SHORT TASK
The listing below is the input. Say how many of its lines contain "shown", giving the number alone.

Records that describe objects:
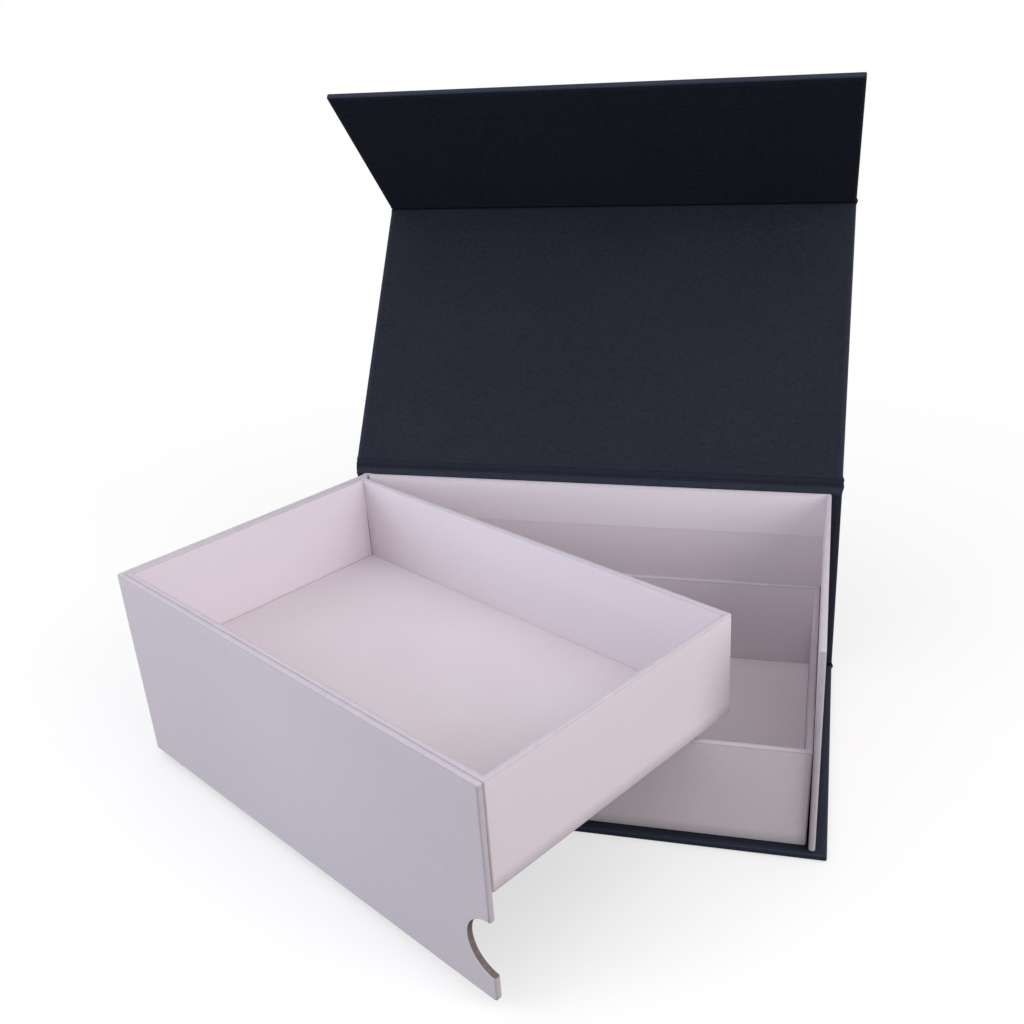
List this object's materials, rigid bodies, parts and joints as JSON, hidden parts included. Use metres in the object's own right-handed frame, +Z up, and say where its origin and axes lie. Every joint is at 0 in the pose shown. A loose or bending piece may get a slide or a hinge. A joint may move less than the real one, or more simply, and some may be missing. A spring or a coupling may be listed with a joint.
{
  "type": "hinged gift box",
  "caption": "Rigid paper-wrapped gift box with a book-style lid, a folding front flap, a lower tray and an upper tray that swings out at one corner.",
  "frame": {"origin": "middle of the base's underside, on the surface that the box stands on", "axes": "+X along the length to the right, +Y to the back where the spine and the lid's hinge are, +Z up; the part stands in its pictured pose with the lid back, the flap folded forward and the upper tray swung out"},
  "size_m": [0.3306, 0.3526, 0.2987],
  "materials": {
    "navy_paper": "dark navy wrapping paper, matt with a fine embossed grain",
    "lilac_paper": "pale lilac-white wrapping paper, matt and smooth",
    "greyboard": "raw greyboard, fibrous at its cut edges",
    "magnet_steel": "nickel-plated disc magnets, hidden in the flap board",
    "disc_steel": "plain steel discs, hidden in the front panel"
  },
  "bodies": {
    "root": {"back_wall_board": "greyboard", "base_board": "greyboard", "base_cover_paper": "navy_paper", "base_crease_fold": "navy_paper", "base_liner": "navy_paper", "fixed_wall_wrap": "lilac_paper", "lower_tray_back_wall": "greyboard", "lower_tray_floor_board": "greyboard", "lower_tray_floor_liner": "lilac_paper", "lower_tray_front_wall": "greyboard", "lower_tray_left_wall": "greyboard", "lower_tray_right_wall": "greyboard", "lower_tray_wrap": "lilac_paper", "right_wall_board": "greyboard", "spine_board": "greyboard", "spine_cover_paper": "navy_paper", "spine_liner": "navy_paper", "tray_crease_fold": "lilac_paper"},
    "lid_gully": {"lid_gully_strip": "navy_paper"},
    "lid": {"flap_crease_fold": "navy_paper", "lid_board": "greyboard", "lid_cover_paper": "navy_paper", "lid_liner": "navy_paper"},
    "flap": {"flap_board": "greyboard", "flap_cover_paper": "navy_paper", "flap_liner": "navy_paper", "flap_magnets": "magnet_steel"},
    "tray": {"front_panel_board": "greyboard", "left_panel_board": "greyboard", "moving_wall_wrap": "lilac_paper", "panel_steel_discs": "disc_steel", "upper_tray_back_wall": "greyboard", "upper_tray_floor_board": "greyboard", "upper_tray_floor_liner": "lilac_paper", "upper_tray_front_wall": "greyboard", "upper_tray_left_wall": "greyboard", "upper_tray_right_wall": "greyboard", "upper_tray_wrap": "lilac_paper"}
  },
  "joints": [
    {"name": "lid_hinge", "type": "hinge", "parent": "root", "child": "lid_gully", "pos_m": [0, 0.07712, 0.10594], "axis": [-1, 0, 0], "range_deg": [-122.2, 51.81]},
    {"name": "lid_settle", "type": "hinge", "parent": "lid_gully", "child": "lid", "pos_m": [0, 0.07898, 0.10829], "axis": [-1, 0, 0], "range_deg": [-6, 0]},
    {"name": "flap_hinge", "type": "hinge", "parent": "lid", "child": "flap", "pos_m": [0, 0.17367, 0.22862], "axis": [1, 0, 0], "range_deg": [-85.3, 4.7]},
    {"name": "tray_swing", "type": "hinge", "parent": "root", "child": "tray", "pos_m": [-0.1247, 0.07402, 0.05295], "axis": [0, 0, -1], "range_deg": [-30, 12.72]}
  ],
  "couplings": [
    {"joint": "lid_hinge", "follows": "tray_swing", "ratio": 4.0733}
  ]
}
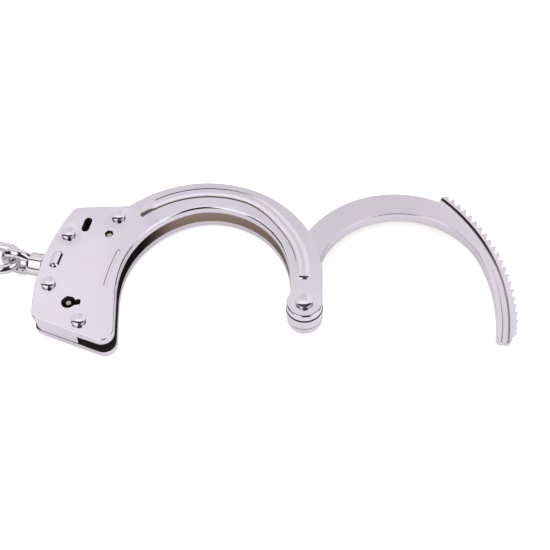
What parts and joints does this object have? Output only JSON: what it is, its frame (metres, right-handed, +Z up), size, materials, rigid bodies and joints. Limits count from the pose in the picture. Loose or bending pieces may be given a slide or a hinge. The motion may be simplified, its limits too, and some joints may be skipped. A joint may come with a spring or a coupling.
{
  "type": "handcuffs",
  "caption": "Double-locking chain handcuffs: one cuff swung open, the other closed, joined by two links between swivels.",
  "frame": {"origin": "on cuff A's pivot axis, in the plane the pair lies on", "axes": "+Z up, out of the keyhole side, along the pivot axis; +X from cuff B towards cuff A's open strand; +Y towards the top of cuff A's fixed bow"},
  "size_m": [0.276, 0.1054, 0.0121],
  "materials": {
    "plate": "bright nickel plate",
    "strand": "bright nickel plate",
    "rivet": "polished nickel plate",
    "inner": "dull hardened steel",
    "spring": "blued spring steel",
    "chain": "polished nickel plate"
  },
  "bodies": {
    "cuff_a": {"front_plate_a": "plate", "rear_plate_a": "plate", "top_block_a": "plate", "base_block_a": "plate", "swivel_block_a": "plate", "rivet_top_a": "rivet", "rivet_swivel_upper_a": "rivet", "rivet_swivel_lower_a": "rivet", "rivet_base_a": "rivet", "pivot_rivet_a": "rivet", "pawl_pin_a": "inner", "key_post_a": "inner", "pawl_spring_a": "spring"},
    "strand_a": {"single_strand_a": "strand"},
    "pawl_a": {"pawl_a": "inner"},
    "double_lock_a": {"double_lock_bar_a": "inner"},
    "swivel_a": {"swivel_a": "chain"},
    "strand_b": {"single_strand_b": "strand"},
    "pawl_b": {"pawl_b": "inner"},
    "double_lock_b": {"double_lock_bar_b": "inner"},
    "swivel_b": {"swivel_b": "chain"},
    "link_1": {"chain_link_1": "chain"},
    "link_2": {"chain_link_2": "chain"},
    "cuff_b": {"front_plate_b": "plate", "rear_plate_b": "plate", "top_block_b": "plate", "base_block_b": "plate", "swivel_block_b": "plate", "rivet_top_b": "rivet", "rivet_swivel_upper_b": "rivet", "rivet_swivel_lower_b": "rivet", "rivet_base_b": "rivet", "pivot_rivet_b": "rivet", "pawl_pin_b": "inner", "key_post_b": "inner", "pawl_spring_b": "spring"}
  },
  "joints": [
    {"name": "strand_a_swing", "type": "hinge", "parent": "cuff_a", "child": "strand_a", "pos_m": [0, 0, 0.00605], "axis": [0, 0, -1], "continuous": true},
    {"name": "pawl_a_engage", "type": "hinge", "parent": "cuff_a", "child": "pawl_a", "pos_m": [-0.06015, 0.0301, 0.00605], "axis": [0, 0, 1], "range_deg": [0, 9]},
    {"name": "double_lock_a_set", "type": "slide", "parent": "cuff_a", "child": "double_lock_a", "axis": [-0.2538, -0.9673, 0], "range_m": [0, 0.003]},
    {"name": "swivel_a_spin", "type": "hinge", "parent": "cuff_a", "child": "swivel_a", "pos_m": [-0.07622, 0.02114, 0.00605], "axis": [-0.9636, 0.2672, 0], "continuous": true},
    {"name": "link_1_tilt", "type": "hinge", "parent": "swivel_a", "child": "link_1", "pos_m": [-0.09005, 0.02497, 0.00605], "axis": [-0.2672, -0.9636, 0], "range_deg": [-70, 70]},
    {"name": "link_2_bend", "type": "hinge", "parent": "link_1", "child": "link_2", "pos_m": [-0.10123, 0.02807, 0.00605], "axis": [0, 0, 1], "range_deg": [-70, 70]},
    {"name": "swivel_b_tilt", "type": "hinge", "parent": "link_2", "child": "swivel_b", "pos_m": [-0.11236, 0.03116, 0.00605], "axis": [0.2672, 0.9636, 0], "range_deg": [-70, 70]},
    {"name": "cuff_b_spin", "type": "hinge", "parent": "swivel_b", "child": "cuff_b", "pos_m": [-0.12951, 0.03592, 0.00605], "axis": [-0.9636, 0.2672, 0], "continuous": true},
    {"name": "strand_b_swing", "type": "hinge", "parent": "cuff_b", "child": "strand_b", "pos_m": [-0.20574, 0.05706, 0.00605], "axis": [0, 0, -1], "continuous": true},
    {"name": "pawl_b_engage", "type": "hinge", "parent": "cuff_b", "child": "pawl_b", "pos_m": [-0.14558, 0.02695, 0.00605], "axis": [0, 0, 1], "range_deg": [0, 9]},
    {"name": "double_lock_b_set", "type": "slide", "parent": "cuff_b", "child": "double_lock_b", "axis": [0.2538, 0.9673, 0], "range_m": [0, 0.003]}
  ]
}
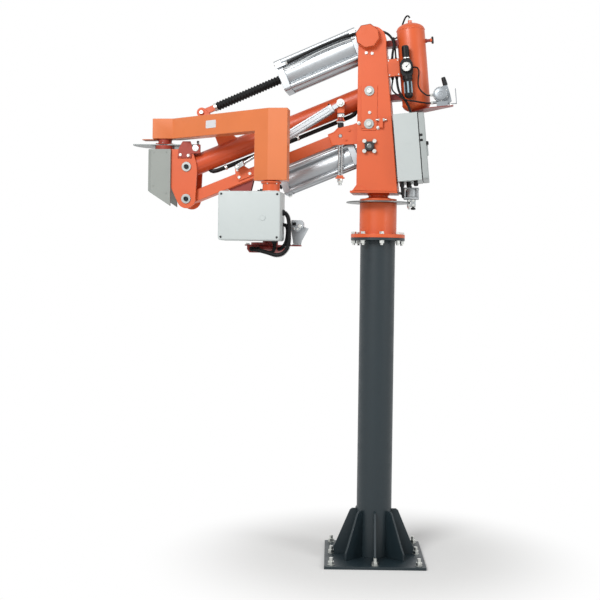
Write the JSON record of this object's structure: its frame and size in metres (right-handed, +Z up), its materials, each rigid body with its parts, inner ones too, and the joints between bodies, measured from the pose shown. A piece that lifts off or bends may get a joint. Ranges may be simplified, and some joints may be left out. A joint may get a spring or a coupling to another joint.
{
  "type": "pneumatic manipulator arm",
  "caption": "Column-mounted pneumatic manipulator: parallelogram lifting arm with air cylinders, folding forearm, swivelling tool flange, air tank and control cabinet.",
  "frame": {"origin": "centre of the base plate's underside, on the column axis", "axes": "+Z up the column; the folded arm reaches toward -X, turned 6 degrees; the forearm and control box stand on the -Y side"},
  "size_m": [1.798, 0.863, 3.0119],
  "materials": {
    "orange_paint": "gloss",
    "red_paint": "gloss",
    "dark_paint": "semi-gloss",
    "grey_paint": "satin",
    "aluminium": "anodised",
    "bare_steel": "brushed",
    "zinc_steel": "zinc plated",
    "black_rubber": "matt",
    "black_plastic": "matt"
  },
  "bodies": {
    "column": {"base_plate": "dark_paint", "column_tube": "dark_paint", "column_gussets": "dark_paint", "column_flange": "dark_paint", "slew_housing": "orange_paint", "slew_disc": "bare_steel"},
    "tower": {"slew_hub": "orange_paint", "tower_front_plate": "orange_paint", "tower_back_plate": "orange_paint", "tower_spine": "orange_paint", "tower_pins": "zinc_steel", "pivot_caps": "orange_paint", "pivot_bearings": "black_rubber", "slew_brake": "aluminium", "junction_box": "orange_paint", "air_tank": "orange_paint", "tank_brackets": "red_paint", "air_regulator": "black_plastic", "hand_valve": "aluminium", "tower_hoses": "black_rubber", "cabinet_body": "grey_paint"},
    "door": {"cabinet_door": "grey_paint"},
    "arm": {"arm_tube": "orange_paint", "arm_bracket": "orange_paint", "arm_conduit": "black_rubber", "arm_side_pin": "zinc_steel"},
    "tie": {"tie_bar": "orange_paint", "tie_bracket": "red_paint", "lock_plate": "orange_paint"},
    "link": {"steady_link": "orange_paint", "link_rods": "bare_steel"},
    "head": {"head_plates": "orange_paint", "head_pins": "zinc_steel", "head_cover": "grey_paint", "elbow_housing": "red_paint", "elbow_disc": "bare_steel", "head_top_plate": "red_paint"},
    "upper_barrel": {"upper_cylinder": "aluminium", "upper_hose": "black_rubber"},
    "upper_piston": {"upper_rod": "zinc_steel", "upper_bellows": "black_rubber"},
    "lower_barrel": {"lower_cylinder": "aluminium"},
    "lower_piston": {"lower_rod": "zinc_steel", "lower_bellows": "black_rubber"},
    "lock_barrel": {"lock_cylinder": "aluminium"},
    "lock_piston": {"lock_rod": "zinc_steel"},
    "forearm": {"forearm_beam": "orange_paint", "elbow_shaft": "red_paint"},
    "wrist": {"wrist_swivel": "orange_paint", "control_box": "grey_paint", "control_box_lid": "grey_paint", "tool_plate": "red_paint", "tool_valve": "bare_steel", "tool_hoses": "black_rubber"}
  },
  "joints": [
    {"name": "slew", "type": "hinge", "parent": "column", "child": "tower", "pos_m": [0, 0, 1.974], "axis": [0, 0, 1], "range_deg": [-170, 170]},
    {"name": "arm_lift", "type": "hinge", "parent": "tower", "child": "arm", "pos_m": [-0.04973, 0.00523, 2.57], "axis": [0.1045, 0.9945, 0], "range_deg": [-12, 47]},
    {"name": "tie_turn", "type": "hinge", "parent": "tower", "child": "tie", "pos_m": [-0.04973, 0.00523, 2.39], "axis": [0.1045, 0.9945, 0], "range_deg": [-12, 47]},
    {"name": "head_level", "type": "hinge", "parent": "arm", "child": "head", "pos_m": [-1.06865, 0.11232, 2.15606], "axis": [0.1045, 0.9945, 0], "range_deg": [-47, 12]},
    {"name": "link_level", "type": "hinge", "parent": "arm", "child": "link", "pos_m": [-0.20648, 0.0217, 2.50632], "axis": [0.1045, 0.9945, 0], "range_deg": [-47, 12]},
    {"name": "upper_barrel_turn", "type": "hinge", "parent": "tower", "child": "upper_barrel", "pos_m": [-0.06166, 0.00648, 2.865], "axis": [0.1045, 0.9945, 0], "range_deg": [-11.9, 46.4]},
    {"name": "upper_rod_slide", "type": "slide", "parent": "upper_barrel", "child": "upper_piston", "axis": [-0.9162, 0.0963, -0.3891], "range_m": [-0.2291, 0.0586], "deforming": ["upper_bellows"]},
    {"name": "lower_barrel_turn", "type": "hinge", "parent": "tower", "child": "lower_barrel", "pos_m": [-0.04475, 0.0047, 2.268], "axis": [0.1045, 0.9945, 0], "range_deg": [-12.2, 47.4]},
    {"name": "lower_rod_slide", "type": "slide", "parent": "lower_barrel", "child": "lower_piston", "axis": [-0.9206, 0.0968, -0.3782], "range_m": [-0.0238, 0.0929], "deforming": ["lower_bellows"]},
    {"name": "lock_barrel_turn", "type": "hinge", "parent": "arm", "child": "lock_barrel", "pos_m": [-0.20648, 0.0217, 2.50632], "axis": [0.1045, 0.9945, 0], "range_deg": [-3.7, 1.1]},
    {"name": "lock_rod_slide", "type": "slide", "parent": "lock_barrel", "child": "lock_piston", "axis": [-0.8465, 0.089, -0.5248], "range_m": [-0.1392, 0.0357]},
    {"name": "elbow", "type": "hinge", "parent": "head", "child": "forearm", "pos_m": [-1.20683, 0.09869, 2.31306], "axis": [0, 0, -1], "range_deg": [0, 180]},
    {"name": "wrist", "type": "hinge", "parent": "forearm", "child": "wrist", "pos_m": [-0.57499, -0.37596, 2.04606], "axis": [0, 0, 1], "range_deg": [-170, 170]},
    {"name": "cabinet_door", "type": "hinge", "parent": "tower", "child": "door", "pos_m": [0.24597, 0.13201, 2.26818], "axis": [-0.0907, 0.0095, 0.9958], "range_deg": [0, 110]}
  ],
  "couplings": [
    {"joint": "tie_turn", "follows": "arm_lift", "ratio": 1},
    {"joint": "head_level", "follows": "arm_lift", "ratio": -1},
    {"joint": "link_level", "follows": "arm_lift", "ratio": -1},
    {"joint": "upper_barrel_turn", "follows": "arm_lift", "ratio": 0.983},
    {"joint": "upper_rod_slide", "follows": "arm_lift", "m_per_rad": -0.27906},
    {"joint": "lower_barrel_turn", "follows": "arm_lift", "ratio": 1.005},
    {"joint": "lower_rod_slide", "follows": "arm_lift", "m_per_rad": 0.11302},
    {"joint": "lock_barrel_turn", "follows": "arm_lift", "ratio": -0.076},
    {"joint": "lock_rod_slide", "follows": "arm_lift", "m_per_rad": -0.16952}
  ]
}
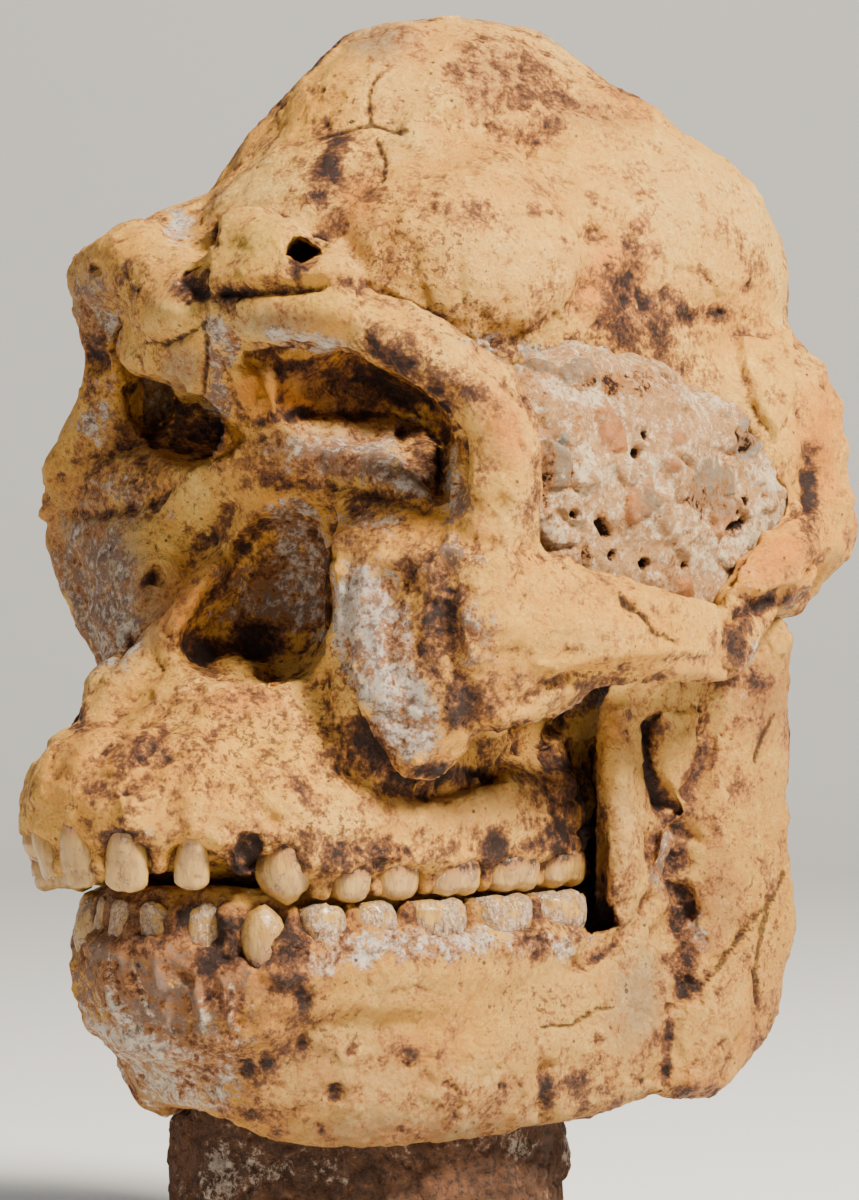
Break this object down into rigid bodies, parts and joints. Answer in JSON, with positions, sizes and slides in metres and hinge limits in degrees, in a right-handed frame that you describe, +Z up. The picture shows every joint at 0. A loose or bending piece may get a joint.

WORKED SOLUTION
2